Surely he has his own thoughts as to why he's a target? "I don't know. I've tried to get to the bottom of it. They say it's because I've got two passports. Well, all my band members have two passports. That doesn't make sense. They always question me, whether I'm working or not. There was one time I got taken off a plane 'cos I made a bad joke [in a row with a stewardess, he quipped that it wasn't as if he had a bomb in his luggage]. This was in England, actually. It probably has something to do with that."
One of Bellamy's great unfulfilled ambitions is to sit down for a cup of tea with David Icke, the conspiracy theorist's conspiracy theorist. In addition to believing a cabal of lizard men pulls the levers of world politics, Icke, a former professional goalkeeper, is of the opinion the earth will shortly will be ripped asunder by earthquakes and that he is the son of God. Bellamy, who once tried to arrange for Icke to come on stage at a Muse concert and deliver a spoken-word piece, suspects they'd get on swimmingly.
"I'd love to meet him and have a chat. A lot of things he writes are very, very far out -- very much on the fringes of journalism. I'd like to find out what I'd think of him face to face. Whether he's normal or, you know, a crazy person -- or where he'd fall in between."
On the subject of public figures with messiah complexes, Muse toured with Bono and U2 last year. Their stint on the road afforded Bellamy a close-up glimpse of the U2 machine and he was struck by what he saw.
"Those guys treat their crew very, very well. They are very good to the people around them, both personally and business-wise, and there's something to be learned from that. They have a great gang of support around them. A lot of the people close to them have been there for 20-odd years. They seem really nice guys. I was surprised -- the energy level they have for partying is quite high. I would have thought when you reach your older years maybe you calm down a bit. Definitely not -- they were having some pretty raging parties after most of their gigs."
Of course, along with France and Germany, Ireland was one of the earliest territories to fall for Muse in a big way. The band recorded their third record, Absolution, here, assembling it in the far reaches of rural Westmeath, at Grouse Lodge Studio. "We've always thrived on the madness that descends when you're on your own and there's nothing around," says Bellamy. "Our first album was made in a residential studio in Cornwall, about as remote as you can get. A lot of our best recording experiences have been when we were in places like the studio in Westmeath, places where you are cut away from everyone. Some bands find it weird, I think, because you end up having to stare inside yourself too much. They self-destruct because they have to face too many demons. We thrive on demons."

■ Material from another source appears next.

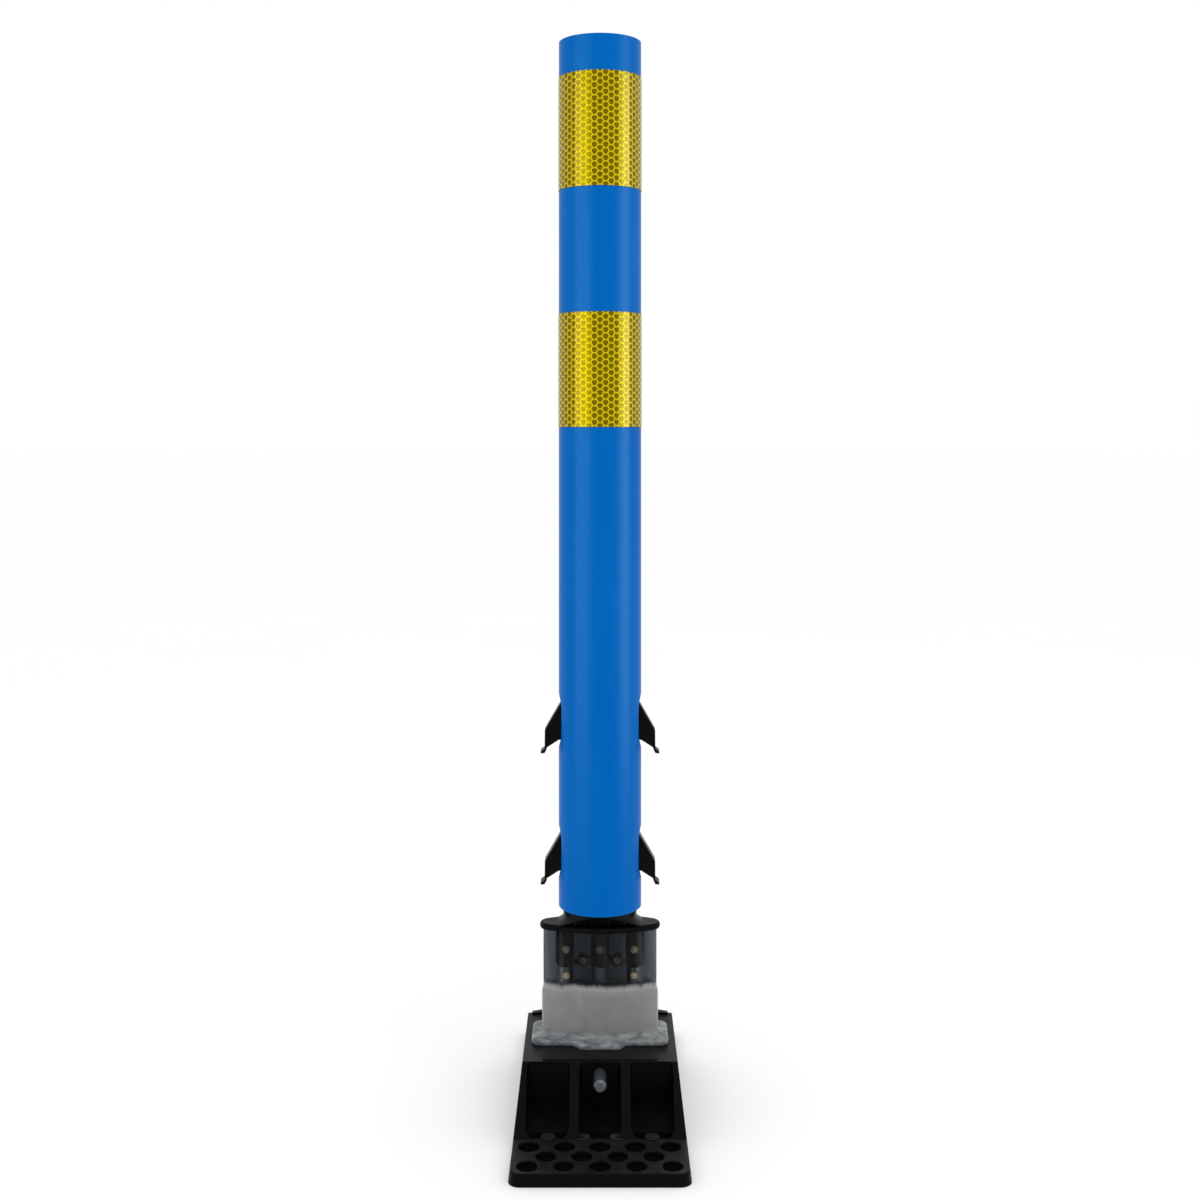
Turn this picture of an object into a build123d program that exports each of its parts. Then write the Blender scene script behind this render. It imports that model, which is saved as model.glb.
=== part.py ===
from build123d import *
import os

# Flexible delineator post. Origin on the ground under the middle of the base, +Z up.
# Y runs along the base, which is the way the post folds. X runs across it. Millimetres.

# ---- driving dimensions ----

total_height = 978.0  # ground to the rim of the tube
tube_od = 76.2  # three inch tube
tube_wall = 4.0
hinge_height = 99.7  # deck pad to the cap flange

base_length = 310.0
base_width = 152.0
base_corner_r = 10.0
base_edge_r = 1.5  # rounded outer edges of the flange, slopes and deck
flange_thick = 10.5
deck_height = 60.0
deck_length = 109.0
side_draft = 6.6  # degrees, on the sides of the base
slope_foot_y = 95.4  # where the end slopes meet the flange
pad_rise = 0.8  # raised pad under the foot of the hinge
pad_width = 102.0
pad_margin = 2.5  # pad to the ends of the deck
lip_rise = 7.0  # arched lip at the back of the deck
lip_end_rise = 1.5
lip_thick = 5.5
lip_width = 130.0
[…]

At Oxegen, Muse will debut a new song, a characteristically understated piece called Neutron Star Collision (Love Is Forever) from the soundtrack to the forthcoming Twilight movie, Eclipse. They have contributed to all three Twilight films -- it turns out Bellamy was an early fan of the teen goth franchise and a friend of its creator, Stephenie Meyer. "I heard about it way back. Stephenie came to one of our gigs in Phoenix in Arizona. I was told there was this amazing new novelist. I did read the first one and quite enjoyed it. I met her and she said, 'I'd love to use your music in a film one day'. I didn't think anything would come of it. But I made a promise and when she sold the rights they contacted me and said, 'oh apparently you're going to give Stephenie some music'. So we did."